This last article in the current series discusses the enforcement and review procedures that are available to the trustee and bankrupt respectively. The previous two articles have dealt with what is income, and how an income assessment is calculated. They also dealt with the deeming powers used by trustees when a bankrupt does not disclose the proper amount of income.
Trustees also have powers to enforce payment of assessed contributions. These powers are in addition to the right to object to the discharge of a bankrupt for failing to provide information or paying an assessed contribution. Objecting to the discharge of the bankrupt is a punishment for not complying with the Bankruptcy Act, but does not of itself obtain money for the estate.
There are two major powers that allow a trustee to enforce payment.
Section 139ZL Notices
A section 139ZL notice is very similar to a garnishee order. The notices are issued by ITSA on the application of the trustee, and served on parties that owe the bankrupt money that would not otherwise be divisible property. Usually that other party is an employer, and the monies targeted are wages. In some cases the target is monies payable under income protection insurance policies.
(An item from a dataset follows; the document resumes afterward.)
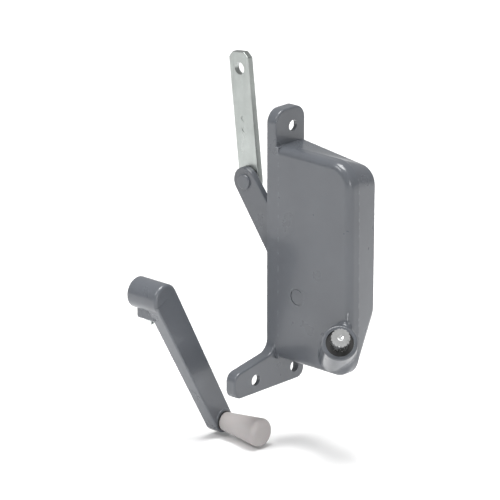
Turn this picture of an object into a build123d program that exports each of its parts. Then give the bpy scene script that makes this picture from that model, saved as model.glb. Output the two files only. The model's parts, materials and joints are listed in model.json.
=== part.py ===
from build123d import *
import math
import os

# Window crank operator, millimetres. The origin lies on the mounting face, midway between the two
# lower screw holes. +X leaves the mounting face into the room, +Y runs along the flange, +Z is up.
# The big cover face lies at Y = 0 and looks along -Y.

# Mounting flange
flange_thick = 5.75
flange_near_margin = 15.4
flange_bottom = -7.0
flange_near_top = 6.0
flange_step_top = 11.5
flange_corner = 5.0
flange_step_fillet = 7.0
ear_rise = 18.0
ear_corner = 7.0
flange_edge_round = 1.0
lower_hole_spacing = 28.6
screw_hole_radius = 2.95
web_thick = 2.25
pocket_rim = 2.2
pocket_corner = 2.0
pocket_rib = 4.0
top_hole_y = 12.7
top_hole_rise = 8.3

# Case
case_depth = 21.5
case_top = 118.7
case_bottom = 8.0
case_width = 54.8
low_flare = 0.6
case_top_corner = 12.5
case_low_corner = 11.0
rear_bottom_rise = 14.0
rear_side_draft = 1.6
rear_low_draft = 2.4
rear_top_draft = 6.7
rear_top_corner = 9.0
rear_low_corner = 22.0
rear_edge_round = 2.0
case_wall = 2.5
seam_lip = 1.75
seam_y = 7.0
cover_wall = 3.0
cover_edge_round = 3.6
slot_gap = 0.8
slot_end_gap = 1.3

# Arm and link
pivot_x = 20.2
pivot_z = 43.7
arm_length = 64.2
arm_lean = 37.4
arm_thick = 3.1
swing_up = 8.0
swing_out = 65.0
arm_pivot_radius = 9.0
arm_end_radius = 7.3
link_length = 57.15
link_lean = 6.6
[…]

This facility works well when the bankrupt is employed by someone, but not so well when the bankrupt is self employed. To be useful against a self-employed bankrupt, the trustee will usually need to find a post-bankruptcy debtor, and get the notice issued and served before the debt is paid. This is only possible in limited circumstances.
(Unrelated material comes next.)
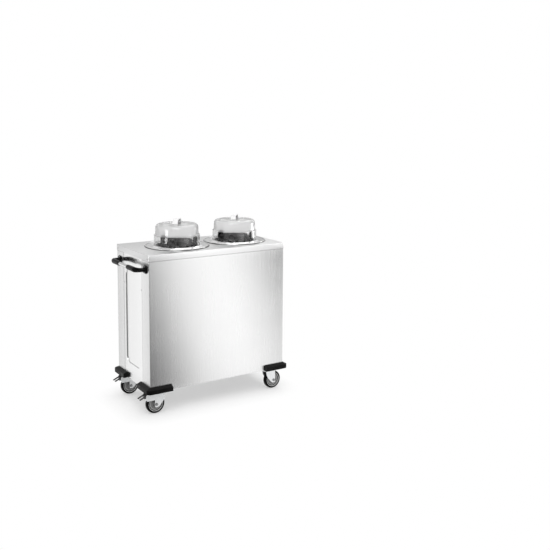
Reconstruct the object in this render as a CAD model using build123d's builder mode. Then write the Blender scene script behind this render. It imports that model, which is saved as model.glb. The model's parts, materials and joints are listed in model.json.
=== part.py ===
"""Two-stack plate dispenser cart: a stainless cabinet on castors with two sprung plate wells.

Millimetres, +Z up. The handle end faces -X, the long sides face -Y (front) and +Y (rear).
The origin is on the floor, under the middle of the outer box.
"""
from build123d import *
import os
from math import cos, radians, sin

os.makedirs("parts", exist_ok=True)

# ---- driving dimensions --------------------------------------------------------------------

# cabinet
body_length, body_width = 1010, 526
body_base = 155  # floor to the base pan, which is the castors' overall height
top_height = 1040  # floor to the top panel
lip_height = 40
sheet = 1.5
corner_return = 112  # how far the side sheets wrap on to the ends
hem = 10  # turned-in foot of the cabinet sheets
seam = 1.5  # gap between an end panel and the side sheets beside it
field_width, field_base, field_top, field_corner = 230, 265, 900, 45  # pressed recess of an end
field_depth, field_slope = 6, 20  # its depth, and its walls' lean in degrees

# bumpers and handle
bumper_reach = 26  # proud of the body
bumper_base, bumper_height, bumper_arm = 150, 40, 176
bumper_face = 28  # height of the upright outer face, under a sloped top
handle_height, handle_reach = 943, 58
tube_radius, elbow_radius, elbow_bend = 12, 13, 40
tube_bare_half, handle_foot_y = 64, 207
socket_depth, socket_collar = 30, 1.5  # where the bare tube enters an elbow

# wells
well_pitch, well_shift = 444, 40  # the wells sit towards the end away from the handle
plate_diameter = 224
flange_radius, flange_bore, flange_bead = 214, 142, 4
dome_radius, dome_band, dome_step, dome_height, dome_wall = 153, 66, 8, 143, 3
guide_turn = 230  # compass angle of the first plate guide in each well
lift_travel = 560

# castors
wheel_radius, tyre_width = 62.5, 36
castor_x, castor_y, castor_trail = 408, 208, 40
castor_plate_length, castor_plate_width, castor_plate_thick = 105, 85, 4

# ---- worked-out places ----------------------------------------------------------------------

handle_out = handle_reach + elbow_radius + socket_collar
body_x = (handle_out - bumper_reach) / 2  # centres the outer box on the origin
well_x = [body_x + well_shift - well_pitch / 2, body_x + well_shift + well_pitch / 2]
ends = {"left": -1, "right": 1}
sides = {"front": -1, "rear": 1}
pan_thick = 2
gap = 0.5  # between a sheet and what slips inside it


def finish(piece, name):
    """Name a finished piece and write it."""
    piece.part.label = name
    export_step(piece.part, f"parts/{name}.step")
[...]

The supervised account regime is a fairly recent introduction to the Bankruptcy Act and is designed to assist trustees collect income contributions from self-employed bankrupts. The provisions have been little used due to their recent enactment.
The provisions give trustees wide and great powers to deal with the bankrupt’s post-bankruptcy financial affairs. The powers are so great that the threat of them being implemented has been sufficient incentive for bankrupts to comply with the Act and pay outstanding contributions. These powers only come into force when the bankrupt does not pay assessed contributions.
The provisions allow a trustee to make a determination that the regime should apply and force the bankrupt to open a separate bank account (the supervised account) into which all monies received or earned by the bankrupt have to be deposited. The trustee can then, at his or her discretion, allow the bankrupt to withdraw some monies to live. This is an extraordinary power, and a great incentive to pay contributions when they are due. The downside is that the process may be costly in terms of the time that the trustee may need to allocate to it.
Trustees do not have an absolute power. If the bankrupt does not agree with the trustee’s income assessment or wishes to oppose a 139ZL notice or supervised account determination, they may seek a review of the trustee’s decisions.
The reviews are initially made to the Inspector General, but the application to review must be made with 60 days of the assessment. Appeals to the Inspector general’s review may be made to the AAT. The review provisions are fairly detailed and not reproduced here, but it is fair to say that the bankrupt can have decisions reviewed to be certain that he or she is being treated equitably.
Bankrupts are entitled (and encouraged) to earn income whilst they are bankrupt. But if the amount of income exceeds a statutory threshold, the trustee can assess contributions to be made to the estate, based of a statutory formula. The trustee is given powers to collect those monies from the bankrupt or third parties, and the bankrupt has the power to have assessments and other decisions reviewed.
The object is to provide creditors with an increased return from contributions from high income bankrupts, not to punish the bankrupt for working hard during the bankruptcy.